Per nulla. Noi radicali da tempo propugniamo una profonda e organica riforma dell’istituto parlamentare, compresa la riduzione dei suoi membri e di tutti i privilegi, ma le attuali proposte scaturiscono unicamente dall’antiparlamentarismo che sta dilagando nel Paese, spesso sovrapponendo in modo confuso antipolitica e antipartitocrazia.
Più che “caos creativo” siamo di fronte al caos e basta.
Cosa intende dire?
Basta guardare l’attuale balletto sui numeri: c’è chi chiede di ridurre i deputati a 250, chi a 400, chi opta per 300, chi risale a 458. Sui senatori invece c’è chi punta ai 150, chi si contiene a 200 e chi non vuole i senatori a vita.
Il punto però è un altro: non si può prescindere dalla necessità di far sì che il parlamentare torni ad essere l’eletto dal popolo e non nominato da una burocrazia partitica. Se non si parte da questo, la riduzione del numero dei parlamentari gioverebbe solo al mantenimento dei poteri della “casta”. Il suo vero potere, infatti, è la gestione del meccanismo di nomina (e di controllo) delle due Camere.

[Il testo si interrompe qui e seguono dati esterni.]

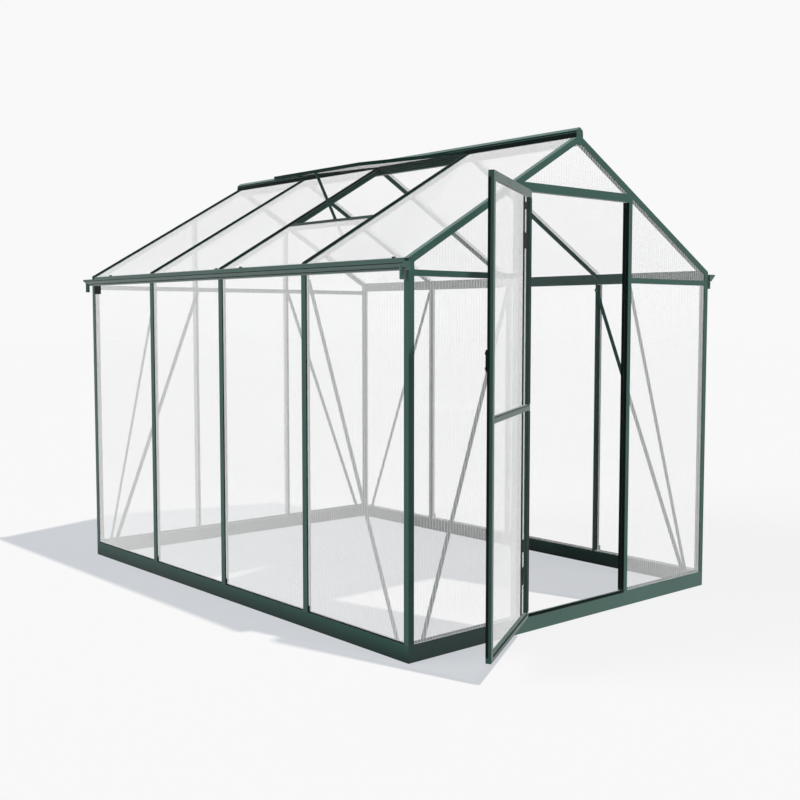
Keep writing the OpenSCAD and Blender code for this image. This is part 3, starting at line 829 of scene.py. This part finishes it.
def door_rail_seals(door, material):
    """Rubber strips on the inner faces of the middle and the bottom rail, along their tops."""
    x0, x1 = door.sheet_low.x + END_GAP, door.sheet_high.x - END_GAP
    bm = bmesh.new()
    for top, height in ((door.sheet_low.z, RAIL_SEAL_LOW_H), (door.rail_high, RAIL_SEAL_H)):
        add_block(bm, Vector((x0, door.high.y - SINK, top - height)),
                  Vector((x1, door.high.y + HINGE_STRIP_T, top)), door.place)
    piece("door_rail_seals", bm, "door", material)


def door_screws(door, material):
    """Screws that join the rails to the stiles, on the inner face."""
    low, high = door.low, door.high
    inward = door.place.to_3x3() @ Vector((0, 1, 0))
    rail = (door.rail_low + door.rail_high) / 2
    bm = bmesh.new()
    for z in (low.z + STILE_SCREW_UP, rail, high.z - STILE_SCREW_DOWN):
        for x in (low.x + STILE_SCREW_IN, high.x - STILE_SCREW_IN):
            add_screw(bm, door.place @ Vector((x, high.y, z)), inward)
    piece("door_screws", bm, "door", material)


# ---------- The look of every CAD node ----------

GREEN = solid_material(
    "green_powder_coat", (0.030, 0.084, 0.068), (0.038, 0.100, 0.082), ior=1.3, **COAT)
# Painted shade: a much darker, duller copy of the frame's green for the vent frame and sill.
VENT_GREEN_PAINTED_SHADE = solid_material(
    "green_coat_vent_painted_shade", (0.004, 0.018, 0.014), (0.008, 0.026, 0.021), (0.45, 0.60),
    COAT["grain"], COAT["depth"], ior=1.18)
# Painted light: a lighter copy of the frame's green on the gutters; the higher IOR gives them
# stronger real gloss.
GUTTER_GREEN_PAINTED_LIGHT = solid_material(
    "green_coat_gutter_painted_light", (0.034, 0.090, 0.073), (0.042, 0.106, 0.087), ior=1.45, **COAT)
# Painted shade: a darker copy of the frame's green for the door leaf's frame.
DOOR_GREEN_PAINTED_SHADE = solid_material(
    "green_coat_door_painted_shade", (0.022, 0.062, 0.050), (0.028, 0.074, 0.060), ior=1.3, **COAT)
# Painted light: a lighter copy of the frame's green on the front base rail, standing in for light
# reflected from the floor.
BASE_FRONT_GREEN_PAINTED_LIGHT = solid_material(
    "green_coat_base_front_painted_light", (0.056, 0.112, 0.094), (0.064, 0.128, 0.108), ior=1.3, **COAT)
# The side and rear base rails' green, with painted shade that darkens it towards the ground.
BASE_GREEN_PAINTED_SHADE = solid_material(
    "green_coat_base", (0.030, 0.084, 0.068), (0.038, 0.100, 0.082), ior=1.2, ground_shade_shares=BASE_PAINTED_SHADE,
    **COAT)
# Black rubber for the seals, clips and latch; the same black also paints shade into the grooves,
# the ridge's channel and beside the side posts.
RUBBER_AND_PAINTED_SHADE = solid_material(
    "black_rubber_and_painted_shade", (0.001, 0.005, 0.004), (0.003, 0.009, 0.007), (0.5, 0.7), 400, 0.06 * MM,
    ior=1.18)
FIXING = solid_material(
    "dark_fixings", (0.05, 0.07, 0.065), (0.08, 0.10, 0.095), (0.25, 0.4), 500, 0.03 * MM,
    ior=1.5)
SHEET = sheet_material("twin_wall", 0.15, 0.70)
ROOF_SHEET = sheet_material("twin_wall_roof", 0.155, 0.66, 0.945)
FRONT_SHEET = sheet_material("twin_wall_front", 0.12, 0.50, gable=GABLE_SHARES)
VENT_SHEET = sheet_material("twin_wall_vent", 0.10, 0.17)
VENT_RIB = sheet_material("twin_wall_vent_rib", 0.05, 0.09, 0.7)
DOOR_SHEET = sheet_material("twin_wall_door", 0.15, 0.52)
DOOR_RIB = sheet_material("twin_wall_door_rib", 0.15, 0.26, 0.86)
RIB = sheet_material("twin_wall_rib", 0.18, 0.30, 0.90)

# The vent and the door frame take darker copies of the green as painted shade, the side and rear
# base rails painted shade towards the ground; the front base rail and the gutters take lighter
# copies as painted light.
LOOKS = {       # all other nodes are plain green
    "sheets_left": SHEET, "sheets_right": SHEET, "sheets_rear": SHEET,
    "sheets_front": FRONT_SHEET, "roof_sheets_left": ROOF_SHEET, "roof_sheets_right": SHEET,
    "vent_sheet": VENT_SHEET, "door_sheets": DOOR_SHEET, "door_frame": DOOR_GREEN_PAINTED_SHADE,
    "door_latch": RUBBER_AND_PAINTED_SHADE, "vent_frame": VENT_GREEN_PAINTED_SHADE, "vent_sill": VENT_GREEN_PAINTED_SHADE,
    "base_front": BASE_FRONT_GREEN_PAINTED_LIGHT, "base_left": BASE_GREEN_PAINTED_SHADE, "base_right": BASE_GREEN_PAINTED_SHADE,
    "base_rear": BASE_GREEN_PAINTED_SHADE, "gutter_left": GUTTER_GREEN_PAINTED_LIGHT, "gutter_right": GUTTER_GREEN_PAINTED_LIGHT}


# ---------- Floor, light and camera ----------

def floor_material():
    """Holds the shadows; paler to the camera, plain in reflections, darker to soft light."""
    mat, nodes, links = new_material("floor")
    out = nodes.new("ShaderNodeOutputMaterial")
    path = nodes.new("ShaderNodeLightPath")
    to_camera, to_mirror = path.outputs["Is Camera Ray"], path.outputs["Is Glossy Ray"]
    pale_colour = nodes.new("ShaderNodeMix")
    pale_colour.data_type = "RGBA"
    pale_colour.inputs["A"].default_value = (*FLOOR_SEEN, 1)
    pale_colour.inputs["B"].default_value = (*FLOOR_MIRRORED, 1)
    links.new(to_mirror, pale_colour.inputs["Factor"])
    pale = nodes.new("ShaderNodeEmission")
    links.new(pale_colour.outputs["Result"], pale.inputs["Color"])
    lift = maths(nodes, links, "MULTIPLY", to_mirror, FLOOR_MIRROR_LIFT / FLOOR_LIFT)
    lift = maths(nodes, links, "MAXIMUM", to_camera, lift)
    lift = maths(nodes, links, "MULTIPLY", lift, FLOOR_LIFT)
    lit = coloured(nodes, "ShaderNodeBsdfDiffuse", FLOOR_COLOUR)
    shown = mixed(nodes, links, lift, lit, pale.outputs["Emission"])
    bounce = coloured(nodes, "ShaderNodeBsdfDiffuse", FLOOR_BOUNCE)
    seen = maths(nodes, links, "MAXIMUM", to_camera, to_mirror)
    links.new(mixed(nodes, links, seen, bounce, shown), out.inputs["Surface"])
    return mat


def make_floor():
    """A large floor just under the object."""
    bm = bmesh.new()
    bmesh.ops.create_grid(bm, x_segments=1, y_segments=1, size=FLOOR_SIZE)
    mesh = bpy.data.meshes.new("floor")
    bm.to_mesh(mesh)
    bm.free()
    mesh.materials.append(floor_material())
    floor = bpy.data.objects.new("floor", mesh)
    floor.location.z = -FLOOR_DOWN
    bpy.context.scene.collection.objects.link(floor)
    floor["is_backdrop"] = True


def make_world():
    """Soft light all round; a plain near-white backdrop to the camera and in reflections."""
    world = bpy.data.worlds.new("studio")
    bpy.context.scene.world = world
    world.use_nodes = True
    nodes, links = world.node_tree.nodes, world.node_tree.links
    nodes.clear()
    out = nodes.new("ShaderNodeOutputWorld")
    path = nodes.new("ShaderNodeLightPath")
    lit, mirrored, seen = (
        coloured(nodes, "ShaderNodeBackground", colour)
        for colour in (SKY_LIGHT, SKY_MIRRORED, SKY_SEEN))
    first = maths(nodes, links, "LESS_THAN", path.outputs["Diffuse Depth"], 0.5)
    in_mirror = maths(nodes, links, "MULTIPLY", path.outputs["Is Glossy Ray"], first)
    unseen = mixed(nodes, links, in_mirror, lit, mirrored)
    links.new(mixed(nodes, links, path.outputs["Is Camera Ray"], unseen, seen),
              out.inputs["Surface"])


def lamp(name, way, strength, spread_deg, colour):
    """A sun lamp that no surface mirrors."""
    data = bpy.data.lights.new(name, "SUN")
    data.energy = strength
    data.angle = math.radians(spread_deg)
    data.color = colour
    obj = bpy.data.objects.new(name, data)
    obj.visible_glossy = False
    obj.rotation_mode = "QUATERNION"
    obj.rotation_quaternion = way.to_track_quat("-Z", "Y")
    bpy.context.scene.collection.objects.link(obj)


def make_camera():
    """The camera at the photograph's place and viewing angle."""
    data = bpy.data.cameras.new("camera")
    data.lens = LENS_MM
    data.sensor_width = SENSOR_MM
    cam = bpy.data.objects.new("camera", data)
    cam.location = CAMERA_AT
    cam.rotation_euler = (math.radians(90 - CAMERA_DOWN), 0, math.radians(CAMERA_TURN))
    bpy.context.scene.collection.objects.link(cam)
    bpy.context.scene.camera = cam


def keep_frame_out_of_mirrors():
    """The real sheets scatter too much to mirror the frame, so only the room shows in them."""
    for obj in bpy.context.scene.objects:
        clear = "sheet" in obj.name or obj.name.startswith("flutes")
        if obj.type == "MESH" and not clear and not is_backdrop(obj):
            obj.visible_glossy = False


# ---------- Making everything ----------

for node_name, node_object in frame["nodes"].items():
    dress(node_object, LOOKS.get(node_name, GREEN))

DOOR = DoorLeaf()
ALONG, ACROSS = Vector((0, 1, 0)), Vector((1, 0, 0))
flutes("flutes_left", "sheets_left", ALONG, "house", RIB)
flutes("flutes_right", "sheets_right", ALONG, "house", RIB)
flutes("flutes_front", "sheets_front", ACROSS, "house", RIB)
flutes("flutes_rear", "sheets_rear", ACROSS, "house", RIB)
flutes("flutes_roof_left", "roof_sheets_left", ALONG, "house", RIB)
flutes("flutes_roof_right", "roof_sheets_right", ALONG, "house", RIB)
flutes("flutes_vent", "vent_sheet", ALONG, "house", VENT_RIB)
flutes("flutes_door", "door_sheets", DOOR.place.to_3x3() @ ACROSS, "door", DOOR_RIB)
roof_caps("roof_bar_caps_left", -1, RUBBER_AND_PAINTED_SHADE)
roof_caps("roof_bar_caps_right", 1, RUBBER_AND_PAINTED_SHADE)
brace_bolts(FIXING)
inner_strips(GREEN)
foot_lips(GREEN)
# the strips beside the posts are painted shade
wall_seals_and_post_shade(RUBBER_AND_PAINTED_SHADE)
eave_clips(RUBBER_AND_PAINTED_SHADE)
# painted shade in the channel under the ridge's edges
ridge_channel_shade(RUBBER_AND_PAINTED_SHADE)
threshold_seal(RUBBER_AND_PAINTED_SHADE)
dark_wall_block(RUBBER_AND_PAINTED_SHADE)
# painted shade in the ridge's grooves
ridge_groove_shade(RUBBER_AND_PAINTED_SHADE)
# painted shade in the gutters' grooves
gutter_groove_shade(RUBBER_AND_PAINTED_SHADE)
jamb_seals(RUBBER_AND_PAINTED_SHADE)
door_edge_seal(DOOR, RUBBER_AND_PAINTED_SHADE)
door_guide(DOOR, RUBBER_AND_PAINTED_SHADE)
door_rail_seals(DOOR, RUBBER_AND_PAINTED_SHADE)
door_screws(DOOR, FIXING)

make_floor()
make_world()
lamp("sun", SUN_WAY, SUN_STRENGTH, SUN_SPREAD, SUN_COLOUR)
lamp("fill", FILL_WAY, FILL_STRENGTH, FILL_SPREAD, FILL_COLOUR)
make_camera()
keep_frame_out_of_mirrors()
bpy.context.scene.view_settings.view_transform = "Standard"
bpy.context.scene.cycles.transparent_max_bounces = CLEAR_BOUNCES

Se si vuole dare un segnale immediato e forte alla gente si abolisca il finanziamento pubblico ai partiti, che oggi in maniera ipocrita si chiama rimborso elettorale.
Se davvero vuole togliere il potere di nomina dei parlamentari alle segreterie di partito perché si è dichiarata contraria all’abolizione delle liste bloccate? Preferisce l’uninominale?
Noi siamo per l’abolizione delle liste bloccate, ma allo stesso tempo siamo anche contrari al ritorno alle preferenze che tanti danni hanno provocato (dal voto di scambio, al clientelismo, fino alla compravendita di voti).
Noi siamo fautori dell’uninominale – meglio secco, ma anche a doppio turno – con collegi relativamente piccoli – fattore questo che il dimezzamento del numero dei parlamentari già inibirebbe – come unica strada per consentire un rapporto diretto, a misura d’uomo, tra elettore ed eletto. Come in Inghilterra.
Ci spieghi meglio.
Lì i cui collegi non superano gli 80-100 mila elettori. Noi invece, riducendo soltanto il numero di parlamentari, rischiamo di arrivare al grottesco dei macro, anzi dei mega-collegi elettorali, dove un miliardario o un conduttore televisivo possono sbaragliare candidati capaci, ma con pochi mezzi e poca fama.
In Italia abbiamo provato praticamente tutto, “porcate” comprese: vogliamo per una volta provare un sistema di diritto anglosassone che tutti indicano come quello “più democratico” al mondo?